Fibrous Pressure Sensor with Unique Resistance Increase under Partial Compression: Coaxial Wet-Spun TiO

Fiber-shaped resistive pressure-sensitive sensors are rare. Although fibers are widely used in strain sensors owing to their structural advantages, developing fiber-shaped resistive pressure sensors is challenging. This challenge arises because the fiber acts as a series circuit along its axis, requiring increased resistance in the compressed region for a significant signal. Coaxial wet-spinning is used to create a multi-walled fiber. The outer layer, made of thermoplastic polyurethane (TPU)/TiO2 slurry, ensured a smooth surface, while the inner core, containing 4% graphene nanoplatelets (GNPs), is extruded at 20 mL h-1. Unlike conventional resistance-increasing pressure sensors, TGTMW fiber shows rising resistance under compression due to microcracks in its multi-wall structure. Its pressure sensitivity is evaluated using various 3D-printed indenters and showcasing its excellent performance.
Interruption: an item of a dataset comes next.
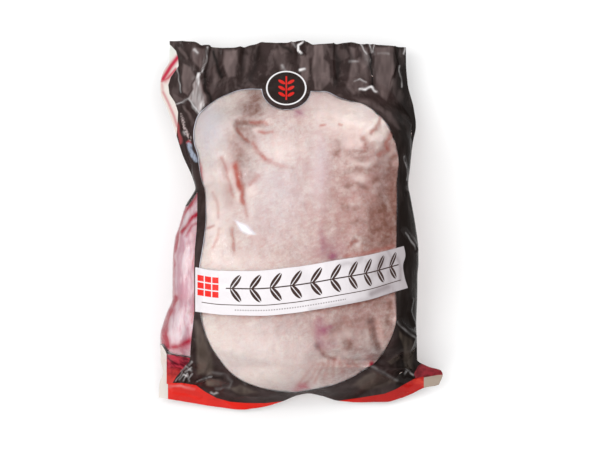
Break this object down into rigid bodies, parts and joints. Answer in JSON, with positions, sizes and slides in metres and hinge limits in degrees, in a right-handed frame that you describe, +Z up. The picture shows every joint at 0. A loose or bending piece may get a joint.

This sensor has found promising applications in remote motion detection, press or slide differentiation through wavelet transforms applied to high-speed sensing data, and real-time signal acquisition from a multi-channel sensing array. Additionally, intuitive visualization software is developed for the sensing array application and implemented a CNN-based machine learning algorithm for data analysis. The system achieved a recognition accuracy of ≈99.6% for 12 different compression modes. This work is believed to propose a new mechanism and design for fiber-based pressure sensors.